Introduction
For most of the nuclear age, enhanced strategic situational awareness (SA)—the ability to characterize the operating environment, detect nuclear and conventional strategic attacks, and discern real attacks from false alarms—has been viewed as a benefit to crisis stability as well as a relatively free good that can be obtained with limited risk. By improving the accuracy and timeliness of warning, increasing visibility and clarity on adversary actions, and extending decision time in crisis, improved SA reduced the risk of miscalculation at the nuclear level and use-or-lose pressures that could incentivize a nuclear first strike. Moreover, the systems that provided this strategic warning operated at long range, from outside of adversary territories, and generally in ways that were not visible or particularly concerning to an adversary because they offered little in terms of first-strike advantage.1
In conventional conflicts with non-nuclear adversaries, the United States has long enjoyed information dominance and suffered few repercussions for the asymmetric advantage it has offered. Information dominance has been essential to ensuring U.S. military effectiveness, sustaining the credibility and assurance of military alliances, and stabilizing or reducing the risks of miscalculation or collateral damage.2 But can there be too much of a good thing? As the strategic SA ecosystem evolves, it seems ever more possible that actions taken to improve strategic SA may increase the risk of escalation and upset crisis stability. Conversely, concerns about escalation may cause reluctance among decisionmakers to use capabilities that could better illuminate a crisis and reduce the risk of war.
Three geostrategic trends challenge the inherent stabilizing value of information dominance in crises and conflicts.

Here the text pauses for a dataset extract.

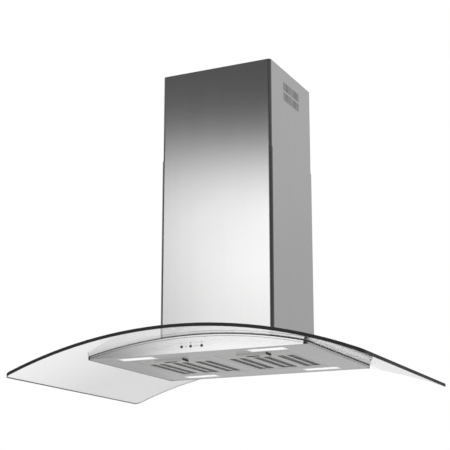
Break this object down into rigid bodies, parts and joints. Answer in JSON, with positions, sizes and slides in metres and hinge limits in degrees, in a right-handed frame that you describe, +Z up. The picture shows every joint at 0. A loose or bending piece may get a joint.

First, in today’s increasingly competitive and complex security environment, the risk of crisis or conflict between nuclear-armed states is on the rise.3 Russia’s growing militarism along NATO’s periphery raises concerns about the potential for a serious crisis between the world’s largest nuclear powers, and China’s increasingly-assertive territorial claims in the South China Sea pose challenges to U.S. interests in the Pacific. At the same time, rising regional tensions and growing nuclear capabilities of previously second- or third-tier nuclear-armed states add risk and complexity to escalatory dynamics.4 A lack of clear thresholds and triggers for possible conflict in this increasingly multipolar environment may play out in novel and unprecedented ways, including through the capabilities and concepts that undergird future strategic SA.
Second, the capabilities designed to provide SA and support senior decisionmakers in crises and conflicts are increasingly comingled into a single conventional/nuclear ecosystem. Convenience, reduced costs, and flexibility are motivating decisionmakers to increasingly rely on strategic tools such as early-warning and communications systems for conventional operations—tools traditionally reserved for nuclear command and control. While attacks on, or intrusive surveillance of, these assets was considered highly escalatory and off-limits during conventional conflicts of the past, their dual-use nature today means adversaries may have difficulty discerning U.S. intent during a crisis. This comingling could increasingly force decisionmakers to weigh the benefits of rapid, decisive military victory afforded by information dominance against the high-stakes risks of nuclear escalation.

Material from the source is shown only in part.